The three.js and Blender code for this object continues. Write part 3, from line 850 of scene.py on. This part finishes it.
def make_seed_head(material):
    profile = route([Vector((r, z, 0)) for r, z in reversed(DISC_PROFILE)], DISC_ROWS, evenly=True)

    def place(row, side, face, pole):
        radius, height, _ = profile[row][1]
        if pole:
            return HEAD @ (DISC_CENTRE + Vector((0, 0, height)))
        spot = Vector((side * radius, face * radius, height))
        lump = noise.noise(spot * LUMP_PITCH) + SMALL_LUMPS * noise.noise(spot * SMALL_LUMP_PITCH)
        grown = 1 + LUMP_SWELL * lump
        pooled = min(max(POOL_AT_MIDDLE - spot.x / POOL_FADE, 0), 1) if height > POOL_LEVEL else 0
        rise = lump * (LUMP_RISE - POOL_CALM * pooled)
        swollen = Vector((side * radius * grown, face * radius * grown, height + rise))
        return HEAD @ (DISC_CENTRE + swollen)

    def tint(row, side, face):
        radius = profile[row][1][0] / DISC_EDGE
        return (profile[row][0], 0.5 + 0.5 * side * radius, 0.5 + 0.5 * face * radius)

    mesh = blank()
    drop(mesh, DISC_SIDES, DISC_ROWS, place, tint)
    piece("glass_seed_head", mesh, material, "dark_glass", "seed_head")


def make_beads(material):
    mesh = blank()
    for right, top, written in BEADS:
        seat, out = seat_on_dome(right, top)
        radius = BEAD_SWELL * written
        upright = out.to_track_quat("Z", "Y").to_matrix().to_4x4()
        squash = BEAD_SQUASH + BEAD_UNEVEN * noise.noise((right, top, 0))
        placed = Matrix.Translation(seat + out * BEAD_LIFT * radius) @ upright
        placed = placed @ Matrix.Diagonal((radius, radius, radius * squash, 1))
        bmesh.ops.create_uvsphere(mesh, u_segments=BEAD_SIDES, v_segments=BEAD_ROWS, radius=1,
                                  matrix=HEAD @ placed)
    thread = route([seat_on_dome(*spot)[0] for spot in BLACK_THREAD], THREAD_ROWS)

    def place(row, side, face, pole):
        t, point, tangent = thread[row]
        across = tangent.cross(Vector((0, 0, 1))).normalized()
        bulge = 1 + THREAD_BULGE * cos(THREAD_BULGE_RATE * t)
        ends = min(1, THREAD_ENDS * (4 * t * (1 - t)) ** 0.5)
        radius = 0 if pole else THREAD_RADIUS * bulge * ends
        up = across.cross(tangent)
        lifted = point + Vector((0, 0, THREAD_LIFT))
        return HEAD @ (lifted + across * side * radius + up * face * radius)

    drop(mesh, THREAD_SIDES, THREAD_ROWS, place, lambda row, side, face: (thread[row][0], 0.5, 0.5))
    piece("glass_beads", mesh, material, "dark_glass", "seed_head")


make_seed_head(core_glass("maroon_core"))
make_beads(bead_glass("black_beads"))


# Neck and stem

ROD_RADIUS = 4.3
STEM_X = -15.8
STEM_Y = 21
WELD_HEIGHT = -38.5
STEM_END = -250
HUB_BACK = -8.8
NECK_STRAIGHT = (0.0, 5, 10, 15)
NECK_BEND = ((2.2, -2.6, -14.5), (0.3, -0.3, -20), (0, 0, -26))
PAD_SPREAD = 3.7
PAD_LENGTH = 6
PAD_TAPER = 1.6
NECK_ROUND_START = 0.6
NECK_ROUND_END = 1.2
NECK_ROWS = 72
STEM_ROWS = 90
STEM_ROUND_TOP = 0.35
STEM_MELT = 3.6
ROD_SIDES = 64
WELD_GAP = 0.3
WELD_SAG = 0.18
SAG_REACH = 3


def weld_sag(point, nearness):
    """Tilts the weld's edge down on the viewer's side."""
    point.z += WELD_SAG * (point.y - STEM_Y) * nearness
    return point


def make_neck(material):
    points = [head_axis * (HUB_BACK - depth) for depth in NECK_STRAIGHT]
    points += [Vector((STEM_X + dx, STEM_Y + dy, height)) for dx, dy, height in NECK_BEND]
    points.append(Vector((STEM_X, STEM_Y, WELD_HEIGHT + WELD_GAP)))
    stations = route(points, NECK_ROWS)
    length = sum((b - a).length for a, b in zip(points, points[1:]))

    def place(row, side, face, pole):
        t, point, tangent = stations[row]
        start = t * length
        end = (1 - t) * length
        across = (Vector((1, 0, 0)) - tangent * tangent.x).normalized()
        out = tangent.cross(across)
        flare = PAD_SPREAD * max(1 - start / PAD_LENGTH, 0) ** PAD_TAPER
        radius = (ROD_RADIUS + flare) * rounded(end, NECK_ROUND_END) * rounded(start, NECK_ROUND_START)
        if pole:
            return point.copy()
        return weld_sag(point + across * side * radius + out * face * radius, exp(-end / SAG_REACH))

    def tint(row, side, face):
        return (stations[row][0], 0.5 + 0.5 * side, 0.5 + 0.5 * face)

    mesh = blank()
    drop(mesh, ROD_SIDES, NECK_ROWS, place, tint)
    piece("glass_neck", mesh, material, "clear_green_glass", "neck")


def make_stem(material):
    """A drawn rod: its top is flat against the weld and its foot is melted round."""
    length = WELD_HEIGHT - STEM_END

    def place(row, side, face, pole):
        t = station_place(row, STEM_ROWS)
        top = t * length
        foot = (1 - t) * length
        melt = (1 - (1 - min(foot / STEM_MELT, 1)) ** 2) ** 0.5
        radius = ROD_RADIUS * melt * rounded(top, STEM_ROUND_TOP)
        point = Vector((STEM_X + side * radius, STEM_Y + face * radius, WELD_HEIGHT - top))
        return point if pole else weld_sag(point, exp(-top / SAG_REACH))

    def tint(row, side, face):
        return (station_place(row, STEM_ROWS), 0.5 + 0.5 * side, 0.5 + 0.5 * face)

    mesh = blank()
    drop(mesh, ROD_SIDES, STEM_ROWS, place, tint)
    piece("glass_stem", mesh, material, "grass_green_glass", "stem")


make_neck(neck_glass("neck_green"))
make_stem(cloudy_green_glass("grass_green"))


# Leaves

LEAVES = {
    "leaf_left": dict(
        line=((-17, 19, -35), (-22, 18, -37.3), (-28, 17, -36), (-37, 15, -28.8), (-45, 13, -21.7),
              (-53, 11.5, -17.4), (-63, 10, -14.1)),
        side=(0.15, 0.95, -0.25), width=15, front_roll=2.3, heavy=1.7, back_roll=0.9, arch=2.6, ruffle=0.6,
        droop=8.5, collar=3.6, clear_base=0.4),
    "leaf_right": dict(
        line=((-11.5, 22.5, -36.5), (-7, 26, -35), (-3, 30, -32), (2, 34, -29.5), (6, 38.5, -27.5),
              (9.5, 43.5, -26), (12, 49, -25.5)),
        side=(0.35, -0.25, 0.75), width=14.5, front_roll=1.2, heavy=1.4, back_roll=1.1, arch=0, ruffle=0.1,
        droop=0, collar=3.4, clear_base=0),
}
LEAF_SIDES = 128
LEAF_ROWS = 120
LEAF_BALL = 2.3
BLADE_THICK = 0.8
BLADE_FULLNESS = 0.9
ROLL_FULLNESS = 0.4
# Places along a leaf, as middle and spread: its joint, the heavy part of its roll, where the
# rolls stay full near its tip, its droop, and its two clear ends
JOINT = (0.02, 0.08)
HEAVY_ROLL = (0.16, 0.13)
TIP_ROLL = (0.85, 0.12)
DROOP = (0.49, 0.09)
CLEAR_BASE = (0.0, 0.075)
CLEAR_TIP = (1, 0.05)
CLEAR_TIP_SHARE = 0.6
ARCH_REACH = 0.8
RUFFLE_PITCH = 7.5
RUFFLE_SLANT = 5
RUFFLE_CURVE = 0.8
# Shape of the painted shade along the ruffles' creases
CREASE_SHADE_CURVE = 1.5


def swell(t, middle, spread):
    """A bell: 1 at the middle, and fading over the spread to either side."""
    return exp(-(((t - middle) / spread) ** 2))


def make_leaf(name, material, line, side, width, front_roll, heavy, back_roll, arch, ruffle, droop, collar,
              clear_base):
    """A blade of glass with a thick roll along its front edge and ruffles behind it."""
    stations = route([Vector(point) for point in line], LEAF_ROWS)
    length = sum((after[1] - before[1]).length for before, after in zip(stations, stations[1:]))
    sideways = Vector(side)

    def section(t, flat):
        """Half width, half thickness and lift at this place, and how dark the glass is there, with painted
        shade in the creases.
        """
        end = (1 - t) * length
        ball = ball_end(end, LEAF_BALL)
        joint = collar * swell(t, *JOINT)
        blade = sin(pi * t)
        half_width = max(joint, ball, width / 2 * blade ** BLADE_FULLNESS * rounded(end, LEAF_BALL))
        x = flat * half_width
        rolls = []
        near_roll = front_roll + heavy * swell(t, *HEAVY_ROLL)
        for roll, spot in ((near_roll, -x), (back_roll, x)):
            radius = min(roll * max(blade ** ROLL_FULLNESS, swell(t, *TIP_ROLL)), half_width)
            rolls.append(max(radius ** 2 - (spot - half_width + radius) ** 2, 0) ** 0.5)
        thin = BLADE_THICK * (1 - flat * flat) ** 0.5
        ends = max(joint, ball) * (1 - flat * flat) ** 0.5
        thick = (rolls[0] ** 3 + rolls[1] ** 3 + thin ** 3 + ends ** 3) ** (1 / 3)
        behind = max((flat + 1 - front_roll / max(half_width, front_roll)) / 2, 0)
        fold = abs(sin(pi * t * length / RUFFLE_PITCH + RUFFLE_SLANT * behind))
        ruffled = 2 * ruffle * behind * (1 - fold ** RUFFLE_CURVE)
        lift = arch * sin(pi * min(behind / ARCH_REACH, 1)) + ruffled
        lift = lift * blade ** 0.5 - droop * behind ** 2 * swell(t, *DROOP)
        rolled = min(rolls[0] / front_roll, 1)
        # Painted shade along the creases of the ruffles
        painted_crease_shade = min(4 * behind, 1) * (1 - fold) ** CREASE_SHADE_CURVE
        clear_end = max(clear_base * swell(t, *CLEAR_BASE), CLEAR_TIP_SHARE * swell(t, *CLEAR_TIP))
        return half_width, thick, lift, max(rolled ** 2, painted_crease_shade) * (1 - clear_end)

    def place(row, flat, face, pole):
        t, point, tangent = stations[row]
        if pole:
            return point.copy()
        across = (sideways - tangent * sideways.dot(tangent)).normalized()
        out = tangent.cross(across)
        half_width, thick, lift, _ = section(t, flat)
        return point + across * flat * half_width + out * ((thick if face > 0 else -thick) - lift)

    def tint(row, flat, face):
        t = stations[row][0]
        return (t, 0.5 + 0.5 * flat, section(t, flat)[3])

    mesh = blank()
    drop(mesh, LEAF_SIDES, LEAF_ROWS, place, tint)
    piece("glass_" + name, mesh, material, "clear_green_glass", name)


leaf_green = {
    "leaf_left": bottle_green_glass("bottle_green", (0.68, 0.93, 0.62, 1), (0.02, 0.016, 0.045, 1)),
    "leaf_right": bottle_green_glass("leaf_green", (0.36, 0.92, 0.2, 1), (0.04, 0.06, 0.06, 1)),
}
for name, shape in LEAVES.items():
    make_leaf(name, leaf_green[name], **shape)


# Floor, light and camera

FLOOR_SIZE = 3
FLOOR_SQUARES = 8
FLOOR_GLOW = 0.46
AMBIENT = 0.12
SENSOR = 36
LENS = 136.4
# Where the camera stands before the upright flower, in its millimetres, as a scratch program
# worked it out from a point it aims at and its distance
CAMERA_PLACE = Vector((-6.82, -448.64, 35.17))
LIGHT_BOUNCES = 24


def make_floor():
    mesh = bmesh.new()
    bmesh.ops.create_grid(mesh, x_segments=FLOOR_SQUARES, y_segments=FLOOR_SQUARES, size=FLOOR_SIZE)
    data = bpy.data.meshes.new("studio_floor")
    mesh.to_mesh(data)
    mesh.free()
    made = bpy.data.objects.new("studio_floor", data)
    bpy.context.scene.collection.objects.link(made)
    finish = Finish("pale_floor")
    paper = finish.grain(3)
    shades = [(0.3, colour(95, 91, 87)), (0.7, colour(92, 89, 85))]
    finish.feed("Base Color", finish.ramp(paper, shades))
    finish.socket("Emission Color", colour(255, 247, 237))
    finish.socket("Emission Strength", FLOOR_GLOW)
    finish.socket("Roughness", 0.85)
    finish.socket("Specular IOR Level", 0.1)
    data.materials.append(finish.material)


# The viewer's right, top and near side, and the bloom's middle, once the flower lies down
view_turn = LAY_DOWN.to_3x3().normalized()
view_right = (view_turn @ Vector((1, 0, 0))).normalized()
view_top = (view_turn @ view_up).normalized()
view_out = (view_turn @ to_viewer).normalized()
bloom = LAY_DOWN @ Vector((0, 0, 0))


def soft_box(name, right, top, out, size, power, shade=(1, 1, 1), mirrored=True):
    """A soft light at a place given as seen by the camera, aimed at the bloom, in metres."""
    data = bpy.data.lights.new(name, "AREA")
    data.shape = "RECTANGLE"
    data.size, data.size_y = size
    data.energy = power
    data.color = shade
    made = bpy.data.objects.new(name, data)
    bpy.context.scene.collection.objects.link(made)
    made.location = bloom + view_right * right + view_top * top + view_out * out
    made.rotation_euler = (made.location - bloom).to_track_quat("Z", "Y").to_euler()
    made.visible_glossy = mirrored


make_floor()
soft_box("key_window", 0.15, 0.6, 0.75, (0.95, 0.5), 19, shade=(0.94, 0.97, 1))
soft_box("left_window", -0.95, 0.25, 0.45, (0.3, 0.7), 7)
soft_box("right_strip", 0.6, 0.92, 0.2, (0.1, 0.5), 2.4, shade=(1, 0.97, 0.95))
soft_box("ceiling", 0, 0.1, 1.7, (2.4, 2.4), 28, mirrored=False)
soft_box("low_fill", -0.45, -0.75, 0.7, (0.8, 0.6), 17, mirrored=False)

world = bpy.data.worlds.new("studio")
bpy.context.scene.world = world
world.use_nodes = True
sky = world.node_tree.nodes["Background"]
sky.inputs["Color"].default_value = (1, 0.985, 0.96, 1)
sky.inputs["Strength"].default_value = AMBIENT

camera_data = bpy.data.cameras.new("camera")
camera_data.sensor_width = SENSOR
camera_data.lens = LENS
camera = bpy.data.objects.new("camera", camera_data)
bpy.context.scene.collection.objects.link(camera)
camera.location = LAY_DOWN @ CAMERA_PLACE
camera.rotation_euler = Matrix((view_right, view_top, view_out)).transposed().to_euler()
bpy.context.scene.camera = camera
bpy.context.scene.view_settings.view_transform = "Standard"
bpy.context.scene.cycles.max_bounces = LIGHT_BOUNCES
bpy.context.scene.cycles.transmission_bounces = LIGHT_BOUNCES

# EXERCISE INSTRUCTIONS:
Give back exactly the material above from its opening line to the line bearing "return (profile[row][0], 0.5".

# REPLY TO THE TASK:
The three.js and Blender code for this object continues. Write part 3, from line 850 of scene.py on. This part finishes it.
def make_seed_head(material):
    profile = route([Vector((r, z, 0)) for r, z in reversed(DISC_PROFILE)], DISC_ROWS, evenly=True)

    def place(row, side, face, pole):
        radius, height, _ = profile[row][1]
        if pole:
            return HEAD @ (DISC_CENTRE + Vector((0, 0, height)))
        spot = Vector((side * radius, face * radius, height))
        lump = noise.noise(spot * LUMP_PITCH) + SMALL_LUMPS * noise.noise(spot * SMALL_LUMP_PITCH)
        grown = 1 + LUMP_SWELL * lump
        pooled = min(max(POOL_AT_MIDDLE - spot.x / POOL_FADE, 0), 1) if height > POOL_LEVEL else 0
        rise = lump * (LUMP_RISE - POOL_CALM * pooled)
        swollen = Vector((side * radius * grown, face * radius * grown, height + rise))
        return HEAD @ (DISC_CENTRE + swollen)

    def tint(row, side, face):
        radius = profile[row][1][0] / DISC_EDGE
        return (profile[row][0], 0.5 + 0.5 * side * radius, 0.5 + 0.5 * face * radius)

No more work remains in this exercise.